→ Material:
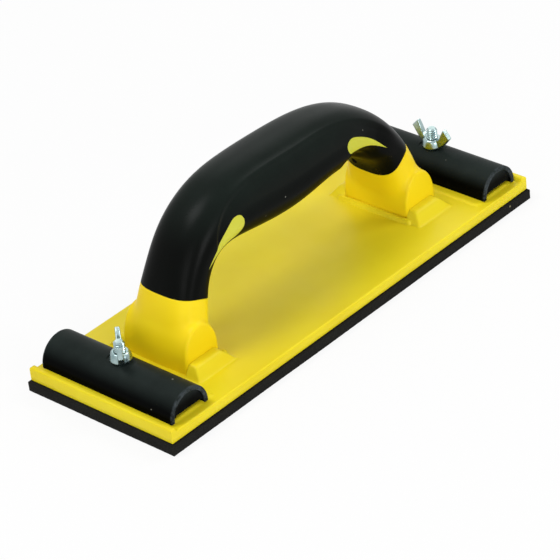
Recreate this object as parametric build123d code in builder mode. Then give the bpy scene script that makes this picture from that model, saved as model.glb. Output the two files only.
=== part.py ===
"""Hand sanding block: a foam-faced base plate, a two-colour D handle and two
wing-nut clamps that hold the ends of an abrasive sheet.

Frame: X along the length, Y across, Z up. The origin is the centre of the
foam's underside, the face that lies on the work. All sizes are millimetres.
"""
from build123d import *
from math import copysign, cos, pi, radians, sin
import os

os.makedirs("parts", exist_ok=True)

# ---------------------------------------------------------------- driving sizes
# Foam pad and adhesive film
pad_length = 236.0
pad_width = 83.0
pad_thickness = 5.0
film_thickness = 0.3
pad_overhang = 1.1            # foam stands this far proud of the plate, all round

# Base plate
plate_thickness = 4.8         # over the main area, between the end pads
plate_edge_radius = 1.0
end_pad_rise = 0.6            # the plate is a little thicker under each clamp
end_pad_step = 4.0            # the thick part starts this far inside the clamp
end_pad_margin = 4.5          # and stops this far from the long edges
rim_height = 1.2              # raised lip along each short end, above the end pad
rim_width = 2.4
rim_slope = 1.2

# Clamps
clamp_width = 21.8            # over the two feet, along X
clamp_length = 73.9           # across the block, along Y
clamp_skirt = 0.9             # straight part of the skin above each foot
clamp_wall = 2.0
clamp_boss_diameter = 9.6     # tube round the bolt, inside the shell
clamp_web_recess = 1.0        # end web sits this far inside the skin
clamp_web_rise = 2.0          # end web stops this far above the feet
clamp_gap_to_rim = 0.6
spotface_diameter = 13.0
spotface_depth = 0.5
spotface_headroom = 2.0       # the cutter clears the crown

# Carriage bolts, #10-24
bolt_diameter = 4.8
bolt_pitch = 1.0583
bolt_end_height = 31.8        # top of the bolt above the foam's underside
bolt_end_chamfer = 0.75 * bolt_pitch
bolt_head_diameter = 11.0
bolt_head_thickness = 2.3
bolt_head_edge = 0.8          # rim of the domed head
bolt_neck_height = 2.0
bolt_neck_corner = 0.5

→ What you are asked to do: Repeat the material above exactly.

→ Full output:
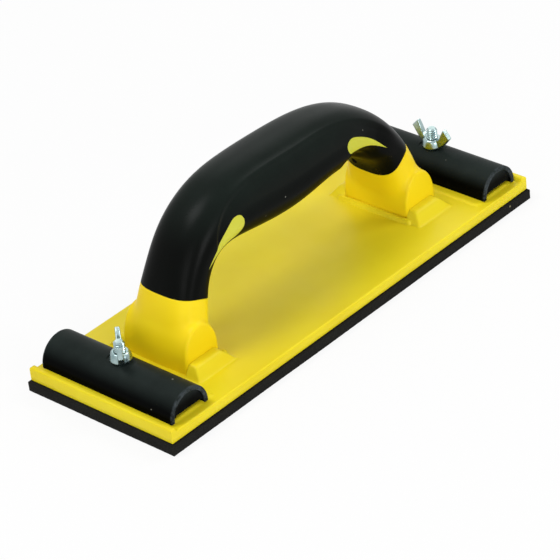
Recreate this object as parametric build123d code in builder mode. Then give the bpy scene script that makes this picture from that model, saved as model.glb. Output the two files only.
=== part.py ===
"""Hand sanding block: a foam-faced base plate, a two-colour D handle and two
wing-nut clamps that hold the ends of an abrasive sheet.

Frame: X along the length, Y across, Z up. The origin is the centre of the
foam's underside, the face that lies on the work. All sizes are millimetres.
"""
from build123d import *
from math import copysign, cos, pi, radians, sin
import os

os.makedirs("parts", exist_ok=True)

# ---------------------------------------------------------------- driving sizes
# Foam pad and adhesive film
pad_length = 236.0
pad_width = 83.0
pad_thickness = 5.0
film_thickness = 0.3
pad_overhang = 1.1            # foam stands this far proud of the plate, all round

# Base plate
plate_thickness = 4.8         # over the main area, between the end pads
plate_edge_radius = 1.0
end_pad_rise = 0.6            # the plate is a little thicker under each clamp
end_pad_step = 4.0            # the thick part starts this far inside the clamp
end_pad_margin = 4.5          # and stops this far from the long edges
rim_height = 1.2              # raised lip along each short end, above the end pad
rim_width = 2.4
rim_slope = 1.2

# Clamps
clamp_width = 21.8            # over the two feet, along X
clamp_length = 73.9           # across the block, along Y
clamp_skirt = 0.9             # straight part of the skin above each foot
clamp_wall = 2.0
clamp_boss_diameter = 9.6     # tube round the bolt, inside the shell
clamp_web_recess = 1.0        # end web sits this far inside the skin
clamp_web_rise = 2.0          # end web stops this far above the feet
clamp_gap_to_rim = 0.6
spotface_diameter = 13.0
spotface_depth = 0.5
spotface_headroom = 2.0       # the cutter clears the crown

# Carriage bolts, #10-24
bolt_diameter = 4.8
bolt_pitch = 1.0583
bolt_end_height = 31.8        # top of the bolt above the foam's underside
bolt_end_chamfer = 0.75 * bolt_pitch
bolt_head_diameter = 11.0
bolt_head_thickness = 2.3
bolt_head_edge = 0.8          # rim of the domed head
bolt_neck_height = 2.0
bolt_neck_corner = 0.5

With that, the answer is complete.